:: Collected material
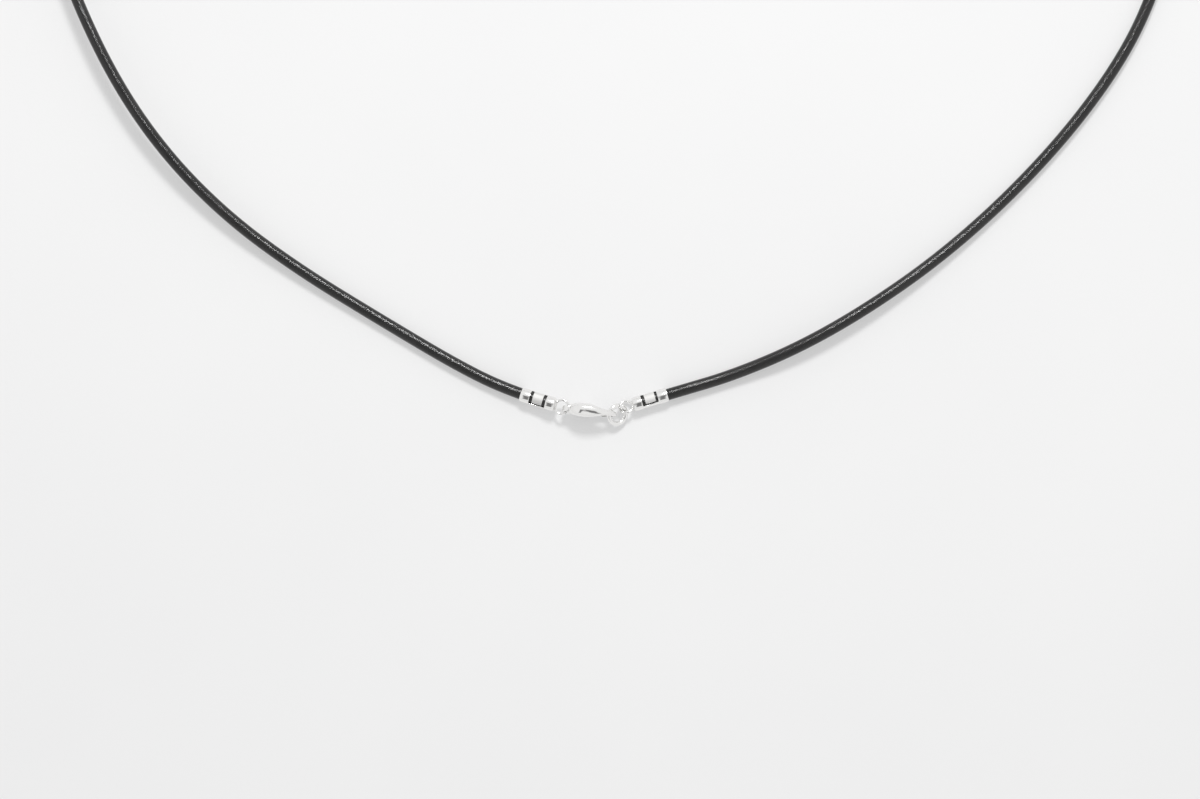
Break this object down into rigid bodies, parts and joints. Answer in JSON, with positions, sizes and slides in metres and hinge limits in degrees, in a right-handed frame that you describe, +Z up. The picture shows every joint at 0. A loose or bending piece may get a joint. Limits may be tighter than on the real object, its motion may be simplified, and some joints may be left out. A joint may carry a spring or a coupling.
{
  "type": "leather cord necklace",
  "caption": "Black round leather cord necklace, closed, with crimped silver end caps, a lobster clasp with a sprung lever and a jump ring.",
  "frame": {"origin": "on the surface that the necklace lies on, under the middle of the closed hardware", "axes": "+X along the closed hardware from the clasp towards the jump ring, +Y across the loop towards the middle of the cord, +Z up from the surface"},
  "size_m": [0.194, 0.1335, 0.0053],
  "materials": {
    "black_leather": "smooth, slightly waxed round leather",
    "polished_silver": "polished silver"
  },
  "bodies": {
    "necklace": {"leather_cord": "black_leather", "end_cap_left": "polished_silver", "end_cap_right": "polished_silver", "clasp_body": "polished_silver", "lever_pin": "polished_silver", "jump_ring": "polished_silver"},
    "lever": {"clasp_lever": "polished_silver"}
  },
  "joints": [
    {"name": "clasp_lever_hinge", "type": "hinge", "parent": "necklace", "child": "lever", "pos_m": [-0.00216, -0.00066, 0.00188], "axis": [-0.1126, -0.9881, 0.1045], "range_deg": [0, 28], "stiffness_Nm_per_rad": 0.005, "springref_deg": -20.05}
  ]
}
::::
Stated goal
Identify the lines that hold the word "joints". Copy every one of them.

Solved problem
Break this object down into rigid bodies, parts and joints. Answer in JSON, with positions, sizes and slides in metres and hinge limits in degrees, in a right-handed frame that you describe, +Z up. The picture shows every joint at 0. A loose or bending piece may get a joint. Limits may be tighter than on the real object, its motion may be simplified, and some joints may be left out. A joint may carry a spring or a coupling.
  "joints": [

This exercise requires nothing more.